Of course, the possibility of allosteric control of the enzyme is highly speculative at the current stage of the project, but our observations provide us with a set of specific, mechanistic hypotheses about function and inhibition that we look forward to testing in the near future (see below).

What’s next?

We will be depositing our fragment-bound structures to the PDB, posting MTZs of non-hit datasets to Zenodo, and uploading images of as many datasets as we can to the Integrated Resource for Reproducibility in Macromolecular Crystallography. Eventually we will post a preprint and submit to a journal for peer review as well. But, since these are the first non-natural ligands to SARS-CoV-2 macrodomain, we wanted to release the data now! We also plan to post data and coordinates for the ultra-high resolution and physiological structures ASAP, hopefully in the coming days.

In the wetlab, we will be using the Ahel lab crystal form to re-screen our fragments (generating a study on the success of various fragments across crystal forms, both of which diffract to very high resolution, which we think will be very interesting). In collaboration with the Ashworth, Gestwicki, and Shoichet labs, we will also be attempting co-crystallization and soaks for compounds identified by biochemical screening, virtual screening, and derivatives from the bound fragments.
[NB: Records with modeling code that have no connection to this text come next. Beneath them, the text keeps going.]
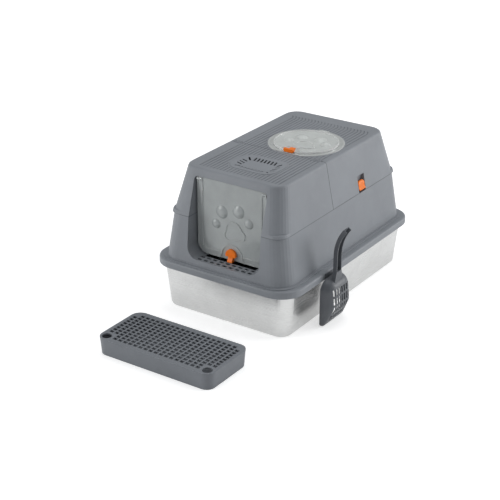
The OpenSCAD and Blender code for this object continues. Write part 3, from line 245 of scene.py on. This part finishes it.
def moulded_plastic(name, colour, roughness=0.5, lines=(), groove_shade=None):
    """Spark-textured plastic: fine grain, slow colour drift, dust in patches and rubbed spots."""
    n = new_material(name)
    at = n.position()
    drift = n.spread(n.noise(at, 9.0, detail=4.0), MIDDLE)
    dust = n.spread(n.noise(at, 60.0, detail=5.0, roughness=0.7), (0.55, 0.8), (0, 0.35))
    base = n.mix_colour(drift, shade(colour, 0.97), shade(colour, 1.03))
    base = n.mix_colour(dust, base, shade(colour, 1.08))
    if lines:
        base = shade_lines(n, base, lines)
    # painted shade in the floors of the grooves
    if groove_shade:
        base = paint_groove_shade(n, base, *groove_shade)
    rubbed = n.noise(at, 25.0, detail=4.0)
    scuffs = n.spread(n.noise(n.position((40, 400, 400)), 1.0), (0.62, 0.75))
    grain = n.bump(n.noise(at, 1500.0), 0.10, 0.15 * MM)
    return n.dressed(
        Base_Color=base,
        Specular_IOR_Level=0.45,
        Roughness=n.spread(rubbed, MIDDLE, (roughness - 0.05, roughness + 0.05)),
        Normal=n.bump(scuffs, 0.04, 0.1 * MM, Normal=grain),
    )


def pressed_steel(name, colour):
    """Pressed stainless steel: brush lines that run round the pan, soft waves and smudges."""
    n = new_material(name)
    brushed = n.noise(n.position((6, 6, 900)), 1.0, detail=3.0, roughness=0.7)
    waves = n.noise(n.position((7, 7, 3)), 1.0, detail=1.0)
    smudges = n.spread(n.noise(n.position(), 22.0, detail=5.0, roughness=0.65), FLECKS)
    return n.dressed(
        Base_Color=n.mix_colour(smudges, linear(colour), shade(colour, 0.95)),
        Metallic=1.0,
        Anisotropic=0.3,
        Roughness=n.spread(brushed, MIDDLE, (0.22, 0.30)),
        Normal=n.bump(waves, 0.05, 1.0 * MM, Normal=n.bump(brushed, 0.05, 0.05 * MM)),
    )


def drawn_steel(name, colour):
    """Drawn pin stock: faint lines along X, the way that all but the side latches' pins lie."""
    n = new_material(name)
    lines = n.noise(n.position((10, 3000, 3000)), 1.0)
    return n.dressed(
        Base_Color=n.mix_colour(lines, shade(colour, 0.85), linear(colour)),
        Metallic=1.0,
        Roughness=n.spread(lines, MIDDLE, (0.22, 0.4)),
        Normal=n.bump(lines, 0.1, 0.05 * MM),
    )


def clear_plastic(name, colour, haze, roughness, sheet_axis=None):
    """Clear moulded plastic: haze in the body, flow waves and fine scratches.

    A sheet gets a painted highlight on its cut edges and bead sides, partly their frosted look,
    and its axis is the one that its faces look along.
    """
    n = new_material(name)
    at = n.position()
    clouds = n.spread(n.noise(at, 30.0, detail=4.0), PATCHES)
    tint = n.mix_colour(clouds, linear(colour), shade(colour, 0.95))
    if sheet_axis:
        # Painted highlight, partly a frosted look: faces that turn across the sheet go pale
        edge_highlight = n.calc("ABSOLUTE", n.facing(sheet_axis))
        tint = n.mix_colour(n.spread(edge_highlight, SHEET_EDGE_HIGHLIGHT, (1, 0)), tint, WHITE)
    scratches = n.noise(n.position((90, 90, 1200)), 1.0)
    return n.dressed(
        Base_Color=tint,
        IOR=PLASTIC_IOR,
        Transmission_Weight=1.0 - haze,
        Roughness=n.spread(scratches, (0.45, 0.8), (roughness, roughness + 0.14)),
        Normal=n.bump(n.noise(at, 14.0), 0.05, 2.0 * MM),
    )


def coloured_plastic(name, colour):
    """Smooth plastic of the latches: low gloss, slight flow marks and finger wear."""
    n = new_material(name)
    at = n.position()
    drift = n.spread(n.noise(at, 60.0, detail=4.0), MIDDLE)
    worn = n.noise(at, 150.0, detail=4.0)
    return n.dressed(
        Base_Color=n.mix_colour(drift, shade(colour, 0.95), shade(colour, 1.04)),
        Specular_IOR_Level=0.35,
        Roughness=n.spread(worn, PATCHES, (0.36, 0.50)),
        Normal=n.bump(n.noise(at, 900.0), 0.05, 0.1 * MM),
    )


def felted_pad(name, colour):
    """Charcoal filter: felted fibres with pale flecks."""
    n = new_material(name)
    fibres = n.noise(n.position(), 800.0, detail=6.0, roughness=0.75)
    return n.dressed(
        Base_Color=n.mix_colour(n.spread(fibres, FLECKS), shade(colour, 0.7), shade(colour, 1.5)),
        Roughness=0.95,
        Sheen_Weight=0.2,
        Normal=n.bump(fibres, 0.5, 0.6 * MM),
    )


def dress(material, *names):
    """Gives CAD nodes a material."""
    for name in names:
        slots = NODES[name].data.materials
        slots.clear()
        slots.append(material)


dress(
    moulded_plastic("hood_plastic", GREY, lines=(SEAM_LINE, SPLIT_LINE), groove_shade=GROOVE_PAINTED_SHADE),
    "front_hood",
    "rear_hood",
)
dress(moulded_plastic("frame_plastic", GREY, lines=(SEAM_LINE,)), "lower_frame")
dress(moulded_plastic("grey_plastic", GREY), "vent_cover")
dress(moulded_plastic("step_plastic", STEP_GREY, roughness=0.55), "step_tray", "step_grille")
dress(moulded_plastic("dark_plastic", DARK_GREY, roughness=0.42), "litter_scoop", "scoop_bracket")
dress(moulded_plastic("inner_plastic", INNER_GREY), "filter_tray")
dress(felted_pad("charcoal", CHARCOAL), "charcoal_filter")
dress(pressed_steel("steel", STEEL), "steel_pan")
dress(
    drawn_steel("pin_steel", PIN_STEEL),
    "hood_hinge_pins",
    "side_latch_pins",
    "hatch_hinge_pin",
)
dress(
    coloured_plastic("orange_plastic", ORANGE),
    "side_latch_right",
    "side_latch_left",
    "flap_latch",
    "hatch_latch",
)
dress(clear_plastic("flap_plastic", CLEAR, 0.50, 0.05, sheet_axis="Y"), "front_flap")
dress(clear_plastic("clear_plastic", CLEAR, 0.42, 0.05), "flap_hinge_pins")
dress(clear_plastic("collar_plastic", MILKY, 0.60, 0.08, sheet_axis="Z"), "hatch_collar")
dress(clear_plastic("milky_plastic", MILKY, 0.66, 0.10, sheet_axis="Z"), "hatch_disc")


# Mouldings whose edges are plainly rounded in the photograph, and how wide each edge is
SOFT_EDGES = {
    "front_flap": 0.35 * MM,
    "hatch_disc": 0.35 * MM,
    "hatch_collar": 0.5 * MM,
    "side_latch_right": 0.6 * MM,
    "side_latch_left": 0.6 * MM,
    "flap_latch": 0.6 * MM,
    "hatch_latch": 0.6 * MM,
    "vent_cover": 0.4 * MM,
    "litter_scoop": 0.4 * MM,
    "step_tray": 0.8 * MM,
}
for moulding, edge_width in SOFT_EDGES.items():
    bevel = NODES[moulding].modifiers.new("soft_edges", "BEVEL")
    bevel.width = edge_width
    bevel.segments = SOFT_SEGMENTS
    bevel.limit_method = "ANGLE"
    bevel.angle_limit = SOFT_ANGLE
    bevel.use_clamp_overlap = True
    bevel.harden_normals = True


def floor():
    """White floor that keeps the object's shadow.

    It glows to the camera, metal and glass, more so far off, where the lamps hardly reach.
    """
    bpy.ops.mesh.primitive_plane_add(size=FLOOR_SIZE, location=(0, 0, -FLOOR_DROP))
    plane = bpy.context.object
    plane.name = "floor"
    n = new_material("floor")
    away = n.add("ShaderNodeVectorMath", "LENGTH", Vector=n.position()).outputs["Value"]
    glow = n.add(
        "ShaderNodeEmission", Color=WHITE, Strength=n.spread(away, FLOOR_FADE, FLOOR_GLOW)
    )
    dark = n.add("ShaderNodeEmission", Strength=0.0)
    ray = n.add("ShaderNodeLightPath").outputs
    seen = n.calc("MAXIMUM", ray["Is Camera Ray"], ray["Is Transmission Ray"])
    seen = n.calc("MAXIMUM", seen, ray["Is Glossy Ray"])
    shown = n.join_pair("ShaderNodeMixShader", dark.outputs[0], glow.outputs[0], Fac=seen)
    matt = n.add("ShaderNodeBsdfDiffuse", Color=FLOOR_COLOUR)
    total = n.join_pair("ShaderNodeAddShader", matt.outputs[0], shown)
    plane.data.materials.append(n.show(total))


def world():
    """Even studio surround: white to the camera, a plain level to everything else."""
    n = Nodes(bpy.data.worlds.new("studio"), "ShaderNodeOutputWorld")
    level = n.add("ShaderNodeBackground", Color=WORLD_COLOUR, Strength=WORLD_LEVEL)
    white = n.add("ShaderNodeBackground", Color=WHITE, Strength=1.0)
    seen = n.add("ShaderNodeLightPath").outputs["Is Camera Ray"]
    bpy.context.scene.world = n.show(
        n.join_pair("ShaderNodeMixShader", level.outputs[0], white.outputs[0], Fac=seen)
    )


def soft_light(name, place, size, power):
    """Square lamp that faces the middle of the object."""
    data = bpy.data.lights.new(name, "AREA")
    data.shape = "SQUARE"
    data.size = size
    data.energy = power
    lamp = bpy.data.objects.new(name, data)
    bpy.context.scene.collection.objects.link(lamp)
    lamp.location = place
    lamp.rotation_euler = (LAMP_AIM - Vector(place)).to_track_quat("-Z", "Y").to_euler()


def camera():
    """The photograph's view."""
    toward = Vector((
        math.sin(CAMERA_AZIMUTH) * math.cos(CAMERA_ELEVATION),
        -math.cos(CAMERA_AZIMUTH) * math.cos(CAMERA_ELEVATION),
        math.sin(CAMERA_ELEVATION),
    ))
    data = bpy.data.cameras.new("camera")
    data.sensor_width = CAMERA_SENSOR
    data.lens = CAMERA_LENS
    data.clip_end = CAMERA_REACH
    view = bpy.data.objects.new("camera", data)
    bpy.context.scene.collection.objects.link(view)
    view.location = CAMERA_TARGET + toward * CAMERA_DISTANCE
    view.rotation_euler = toward.to_track_quat("Z", "Y").to_euler()
    bpy.context.scene.camera = view


floor()
world()
for lamp_facts in LAMPS:
    soft_light(*lamp_facts)
camera()
bpy.context.scene.view_settings.view_transform = "Standard"
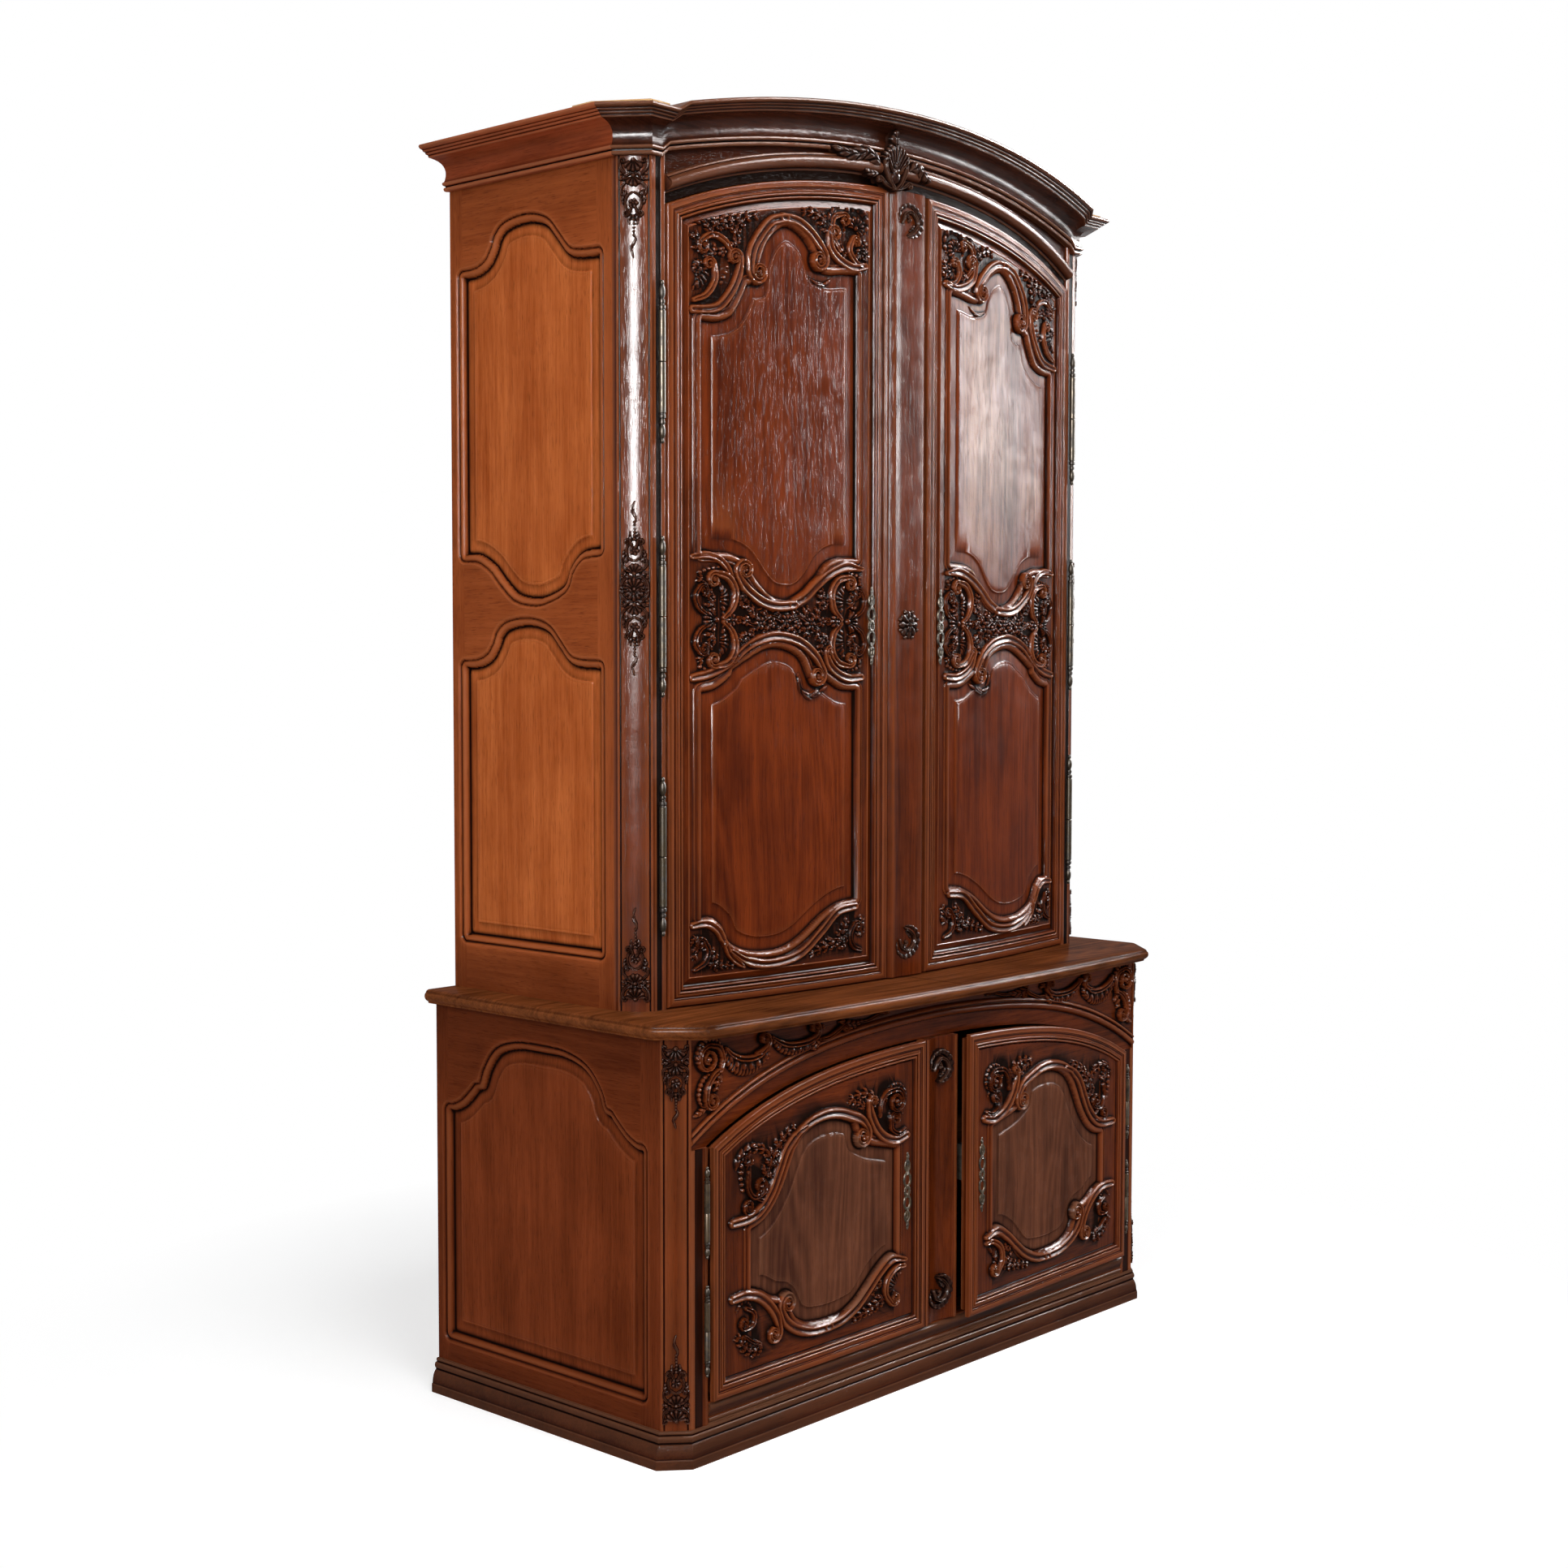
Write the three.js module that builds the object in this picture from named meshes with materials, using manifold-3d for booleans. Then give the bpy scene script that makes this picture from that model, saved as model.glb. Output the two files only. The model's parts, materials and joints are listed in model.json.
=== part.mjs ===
// A carved oak cupboard in two parts: a low cabinet with a thick top, and a tall
// bow-fronted case with an arched cornice standing on it. Both have two doors that
// turn on turned barrel hinges, and the left door of each pair carries the moulded
// strip that covers the joint between the doors.
// Millimetres, +Z up, the front faces -Y, the origin is at the middle of the base.
import * as THREE from 'three';
import { mergeVertices } from 'three/addons/utils/BufferGeometryUtils.js';
import Module from 'manifold-3d';

const wasm = await Module();
wasm.setup();

// Driving dimensions of the whole cupboard
const plinthWidth = 1620;
const baseDepth = 714;
const plinthHeight = 70;
const plinthProjection = 19.7;
const plinthFrontProjection = 14.3;
const counterUnder = 818;
const counterThickness = 29;
const counterOverhang = 30.7;
const counterFrontReach = 45.3;
const counterBow = 34;
const counterEdgeRound = 8;
const caseSetback = 50.9;
const caseHeight = 1718;
const corniceHeight = 84;
const corniceOverhang = 79.6;
const corniceRise = 89;
const corniceCurveRadius = 2950;
const doorGap = 1.5;
const meetingGap = 4;
const seat = 0.3;
const cutOverrun = 4;

// Timber sizes
const frameThickness = 30;
const panelThickness = 12;
const grooveDepth = 8;
const backThickness = 18;
const backInset = 6;
const boardThickness = 20;
const shelfThickness = 22;
const tongueThickness = 12;
const dadoDepth = 6;
const sightMoulding = 20;
const fieldBorder = 22;
const fieldRaise = 5;
const pocketDepth = 6;
const backStile = 70;

// Lower cabinet
const lowerCantWidth = 43;
const lowerCantDepth = 40;
const lowerPostDepth = 61;
const lowerStripWidth = 44.3;
const lowerFloorTop = 113.5;
const lowerRailThickness = 24;
const lowerFriezeThickness = 26;
const lowerShelfRise = 316.5;
const lowerShelfSetback = 75;
const lowerArchBeadAbove = 50;
const lowerArchBeadHeight = 24;
const lowerArchBeadProud = 5;
const lowerFrontStile = 53;
const lowerBackStile = 38;

// Upper case
const upperCantWidth = 42.4;
const upperCantDepth = 57;
const upperCantBulge = 5;
const upperStripBehindBow = 3.6;
const upperPostReturn = 10;
const upperStripWidth = 33;
const upperPostDepth = 50;
const bowFront = 104;
const bowRadius = 3840;
const friezeSetback = 6;
const friezeThickness = 28;
const friezeTopBelowCornice = 3;
const upperArchBeadAbove = 26;
const upperArchBeadHeight = 24;
const upperArchBeadProud = 12;
const upperBeadBelowCornice = 9;
const upperFloorThickness = 22;
const upperShelfRise = 743;
const upperShelfSetback = 60;
const upperFrontStile = 43;
const upperBackStile = 38;
const roofThickness = 18;
const roofSideInset = 59;
const roofBlockInset = 18;

// Doors
const rimWidth = 38;
const rimProud = 7;
const ringProud = 4;
const ringWidth = 22;
const doorThickness = 30;
const upperDoorHingeClear = 4;
const upperDoorMeetingEdge = 67;
const upperDoorBottomClear = 3;
const upperDoorSag = 114;
const upperStileWidth = 85;
const upperMeetingStileWidth = 93;
const lowerDoorHingeClear = 3;
const lowerDoorMeetingEdge = 58;
const lowerDoorBottomClear = 1.5;
const lowerCrownClear = 90;
const lowerDoorSag = 123;
const lowerDoorProud = 14.3;
const lowerStileWidth = 110;
const lowerMeetingStileWidth = 95;
const lowerDoorAjar = THREE.MathUtils.degToRad(2.5);
const lapDepth = 12;
const lapWidth = 12;
const upperStripSetback = 5;
const upperStripProud = 13;
const upperStripFillet = 14;
const lowerStripSetback = 3;
const lowerStripFlute = 11;
const lowerStripFillet = 14;
const stripThickness = 24;

// Hinges and locks
const upperHingeOutside = 16;
const upperHingeProud = 8.5;
const upperHingeRadius = 7;
const upperHingeSpace = 153;
const upperHingePlaceShares = [0.0918, 0.3911, 0.7046];
const lowerHingeOutside = 10;
const lowerHingeProud = 8.3;
const lowerHingeRadius = 5.5;
const lowerHingeSpace = 50;
const lowerHingePlaceShares = [0.102, 0.5673];
const hingeBarrelShare = 0.62;
const hingePinShare = 0.5;
const hingePinLengthShare = 0.22;
const hingeRunning = 0.06;
const hingeEndPlay = 0.4;
const leafThickness = 2.5;
const leafDepth = 24;
const leafCrankDepth = 16;
const hingeSides = 10;
const lockWidth = 110;
const lockHeight = 77;
const lockDepth = 22;
const lowerLockPlaceShare = 0.4731;
const upperLockPlaceShare = 0.4226;
const lockEdgeInset = 9;

// Heights of the openings, as shares of the height of the door or side that holds them
const topPanelShares = { sill: 0.5358, drop: 0.0542, shoulder: 0.8025, rise: 0.1246 };
const lowPanelShares = { sill: 0.1036, drop: 0.0482, shoulder: 0.3685, rise: 0.053 };
const lowerPanelShares = { sill: 0.3148, drop: 0.1713, shoulder: 0.5057, rise: 0.2904 };
const topSideShares = { sill: 0.5215, drop: 0.0541, shoulder: 0.8475, rise: 0.0524 };
const lowSideShares = { sill: 0.0646, drop: 0, shoulder: 0.3859, rise: 0.0495 };
const lowerSideShares = { sill: 0.1589, drop: 0, shoulder: 0.7274, rise: 0.1858 };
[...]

We plan to keep the lines of communication with Ahel lab (and the rest of the scientific community) open — and update our progress transparently. Indeed, in addition to QBI support for this project, we received an NSF RAPID award where we outlined ideas about how to make the communication of our results even faster than preprints! We hope to be able to update you on exciting new compounds and results in the weeks to come.